▸ Exercise
Only the lines from the one containing "source = cad_parts[nodeName]" down to the one containing "return radius, math.degrees(math.atan2(abs(point.y), point.x" should be printed, exactly as they stand, ends included.
** BEGIN **
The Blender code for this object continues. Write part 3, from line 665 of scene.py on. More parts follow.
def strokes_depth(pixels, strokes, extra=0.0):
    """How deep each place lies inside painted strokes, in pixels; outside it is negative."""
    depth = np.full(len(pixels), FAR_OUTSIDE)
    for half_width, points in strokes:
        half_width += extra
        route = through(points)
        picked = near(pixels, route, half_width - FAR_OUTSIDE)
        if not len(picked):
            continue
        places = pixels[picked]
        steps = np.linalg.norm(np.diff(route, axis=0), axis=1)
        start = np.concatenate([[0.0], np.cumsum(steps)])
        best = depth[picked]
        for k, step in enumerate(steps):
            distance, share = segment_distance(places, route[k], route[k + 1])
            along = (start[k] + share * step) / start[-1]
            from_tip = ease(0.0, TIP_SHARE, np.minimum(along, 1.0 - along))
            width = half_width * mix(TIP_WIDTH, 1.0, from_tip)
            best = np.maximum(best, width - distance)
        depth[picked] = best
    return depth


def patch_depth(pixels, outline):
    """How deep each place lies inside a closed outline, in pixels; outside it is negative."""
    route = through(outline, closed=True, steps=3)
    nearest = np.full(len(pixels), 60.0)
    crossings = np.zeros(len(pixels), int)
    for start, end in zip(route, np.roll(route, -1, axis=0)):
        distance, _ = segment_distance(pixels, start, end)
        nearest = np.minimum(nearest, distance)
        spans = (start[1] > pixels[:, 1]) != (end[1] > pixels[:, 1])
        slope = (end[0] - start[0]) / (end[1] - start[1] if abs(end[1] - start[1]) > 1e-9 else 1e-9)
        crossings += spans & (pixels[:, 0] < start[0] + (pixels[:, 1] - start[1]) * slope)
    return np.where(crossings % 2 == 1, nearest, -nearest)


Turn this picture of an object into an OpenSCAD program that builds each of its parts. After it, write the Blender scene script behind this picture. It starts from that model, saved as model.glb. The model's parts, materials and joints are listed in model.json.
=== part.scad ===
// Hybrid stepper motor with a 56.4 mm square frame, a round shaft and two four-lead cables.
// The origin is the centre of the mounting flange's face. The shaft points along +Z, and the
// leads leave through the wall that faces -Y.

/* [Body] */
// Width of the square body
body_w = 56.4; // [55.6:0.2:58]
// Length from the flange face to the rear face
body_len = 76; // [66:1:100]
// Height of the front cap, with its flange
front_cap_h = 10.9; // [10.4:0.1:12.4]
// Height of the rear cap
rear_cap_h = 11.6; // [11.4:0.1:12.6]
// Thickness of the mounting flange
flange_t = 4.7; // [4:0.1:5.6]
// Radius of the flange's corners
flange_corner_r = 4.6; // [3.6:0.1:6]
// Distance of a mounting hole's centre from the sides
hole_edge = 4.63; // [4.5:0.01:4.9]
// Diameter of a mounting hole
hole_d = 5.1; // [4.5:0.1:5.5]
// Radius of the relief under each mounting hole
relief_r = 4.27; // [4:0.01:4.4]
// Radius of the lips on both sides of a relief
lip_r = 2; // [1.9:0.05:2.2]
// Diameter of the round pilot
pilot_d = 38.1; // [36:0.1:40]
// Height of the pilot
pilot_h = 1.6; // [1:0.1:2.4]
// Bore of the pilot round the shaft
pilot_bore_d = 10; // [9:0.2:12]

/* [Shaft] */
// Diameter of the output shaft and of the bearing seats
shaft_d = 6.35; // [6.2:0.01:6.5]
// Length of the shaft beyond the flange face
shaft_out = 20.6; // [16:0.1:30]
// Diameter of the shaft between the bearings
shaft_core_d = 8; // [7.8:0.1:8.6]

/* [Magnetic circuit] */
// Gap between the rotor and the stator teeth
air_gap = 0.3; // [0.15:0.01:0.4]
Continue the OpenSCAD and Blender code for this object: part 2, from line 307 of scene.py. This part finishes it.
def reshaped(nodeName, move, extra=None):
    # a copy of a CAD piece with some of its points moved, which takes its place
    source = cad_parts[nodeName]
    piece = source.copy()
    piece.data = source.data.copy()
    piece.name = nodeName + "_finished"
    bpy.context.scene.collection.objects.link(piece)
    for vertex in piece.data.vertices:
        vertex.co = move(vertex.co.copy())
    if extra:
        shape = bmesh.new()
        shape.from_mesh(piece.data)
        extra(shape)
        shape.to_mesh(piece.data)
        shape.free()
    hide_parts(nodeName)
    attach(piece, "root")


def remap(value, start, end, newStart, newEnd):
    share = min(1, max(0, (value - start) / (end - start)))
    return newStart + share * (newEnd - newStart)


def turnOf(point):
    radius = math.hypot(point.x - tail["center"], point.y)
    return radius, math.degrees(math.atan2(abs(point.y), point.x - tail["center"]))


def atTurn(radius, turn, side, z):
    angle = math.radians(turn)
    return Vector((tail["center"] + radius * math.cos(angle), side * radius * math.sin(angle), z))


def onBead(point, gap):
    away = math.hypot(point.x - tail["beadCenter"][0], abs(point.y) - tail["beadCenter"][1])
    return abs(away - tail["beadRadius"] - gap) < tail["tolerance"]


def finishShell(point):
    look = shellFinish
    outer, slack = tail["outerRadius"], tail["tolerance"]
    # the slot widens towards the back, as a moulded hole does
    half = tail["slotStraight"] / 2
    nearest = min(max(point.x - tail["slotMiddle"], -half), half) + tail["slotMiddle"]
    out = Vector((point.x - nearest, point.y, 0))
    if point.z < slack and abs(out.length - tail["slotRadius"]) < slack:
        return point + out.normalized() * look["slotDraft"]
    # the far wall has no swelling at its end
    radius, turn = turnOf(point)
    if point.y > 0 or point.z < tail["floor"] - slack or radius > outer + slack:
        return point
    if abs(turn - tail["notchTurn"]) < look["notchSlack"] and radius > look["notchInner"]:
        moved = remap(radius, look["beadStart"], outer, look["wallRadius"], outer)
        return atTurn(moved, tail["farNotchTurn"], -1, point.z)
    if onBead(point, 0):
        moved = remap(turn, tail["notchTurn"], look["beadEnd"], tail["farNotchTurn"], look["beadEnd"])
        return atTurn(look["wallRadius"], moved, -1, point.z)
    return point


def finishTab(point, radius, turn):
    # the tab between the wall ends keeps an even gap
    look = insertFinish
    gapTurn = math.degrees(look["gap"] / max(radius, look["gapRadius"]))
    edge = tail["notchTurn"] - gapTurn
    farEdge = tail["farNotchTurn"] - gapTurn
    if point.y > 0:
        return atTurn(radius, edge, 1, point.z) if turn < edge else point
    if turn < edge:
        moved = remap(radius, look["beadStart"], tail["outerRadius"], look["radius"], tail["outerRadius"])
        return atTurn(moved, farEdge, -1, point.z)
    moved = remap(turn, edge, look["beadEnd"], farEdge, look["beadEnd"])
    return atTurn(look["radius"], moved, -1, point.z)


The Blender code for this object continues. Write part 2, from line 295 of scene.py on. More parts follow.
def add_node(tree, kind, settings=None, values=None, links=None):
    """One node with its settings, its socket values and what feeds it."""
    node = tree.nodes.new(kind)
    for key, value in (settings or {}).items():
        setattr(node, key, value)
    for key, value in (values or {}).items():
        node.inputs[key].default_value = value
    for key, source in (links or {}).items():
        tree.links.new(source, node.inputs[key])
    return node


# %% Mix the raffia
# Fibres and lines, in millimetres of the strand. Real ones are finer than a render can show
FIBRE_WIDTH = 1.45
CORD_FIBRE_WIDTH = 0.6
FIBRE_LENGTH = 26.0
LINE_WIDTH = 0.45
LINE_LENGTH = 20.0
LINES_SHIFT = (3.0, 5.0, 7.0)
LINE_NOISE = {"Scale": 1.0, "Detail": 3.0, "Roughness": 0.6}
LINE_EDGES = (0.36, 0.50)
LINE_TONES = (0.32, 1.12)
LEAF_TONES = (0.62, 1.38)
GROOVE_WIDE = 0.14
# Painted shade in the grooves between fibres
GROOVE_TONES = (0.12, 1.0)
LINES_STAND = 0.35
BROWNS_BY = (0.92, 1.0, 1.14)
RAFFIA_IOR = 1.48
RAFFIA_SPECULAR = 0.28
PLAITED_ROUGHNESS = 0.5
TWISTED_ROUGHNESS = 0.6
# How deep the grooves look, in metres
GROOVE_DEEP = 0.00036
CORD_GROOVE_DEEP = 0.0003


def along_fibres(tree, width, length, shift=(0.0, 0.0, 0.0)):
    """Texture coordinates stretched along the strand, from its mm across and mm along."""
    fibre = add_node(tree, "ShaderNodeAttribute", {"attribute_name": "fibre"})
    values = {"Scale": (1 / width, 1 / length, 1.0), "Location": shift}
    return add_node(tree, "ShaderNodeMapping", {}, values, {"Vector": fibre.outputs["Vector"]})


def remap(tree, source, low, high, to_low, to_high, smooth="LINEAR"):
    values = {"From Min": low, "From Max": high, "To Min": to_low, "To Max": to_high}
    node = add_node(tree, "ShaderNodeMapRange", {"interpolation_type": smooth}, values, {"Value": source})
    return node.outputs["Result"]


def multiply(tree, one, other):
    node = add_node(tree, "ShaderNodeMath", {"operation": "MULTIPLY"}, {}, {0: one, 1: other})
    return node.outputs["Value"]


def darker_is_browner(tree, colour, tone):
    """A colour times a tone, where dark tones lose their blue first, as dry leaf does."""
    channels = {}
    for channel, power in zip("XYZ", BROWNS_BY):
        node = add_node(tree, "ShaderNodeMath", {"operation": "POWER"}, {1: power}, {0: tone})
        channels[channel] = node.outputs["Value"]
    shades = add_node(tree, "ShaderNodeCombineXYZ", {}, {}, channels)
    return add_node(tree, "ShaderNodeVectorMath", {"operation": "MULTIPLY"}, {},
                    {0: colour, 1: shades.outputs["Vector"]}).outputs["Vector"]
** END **
▸ Exercise solution
    source = cad_parts[nodeName]
    piece = source.copy()
    piece.data = source.data.copy()
    piece.name = nodeName + "_finished"
    bpy.context.scene.collection.objects.link(piece)
    for vertex in piece.data.vertices:
        vertex.co = move(vertex.co.copy())
    if extra:
        shape = bmesh.new()
        shape.from_mesh(piece.data)
        extra(shape)
        shape.to_mesh(piece.data)
        shape.free()
    hide_parts(nodeName)
    attach(piece, "root")


def remap(value, start, end, newStart, newEnd):
    share = min(1, max(0, (value - start) / (end - start)))
    return newStart + share * (newEnd - newStart)


def turnOf(point):
    radius = math.hypot(point.x - tail["center"], point.y)
    return radius, math.degrees(math.atan2(abs(point.y), point.x - tail["center"]))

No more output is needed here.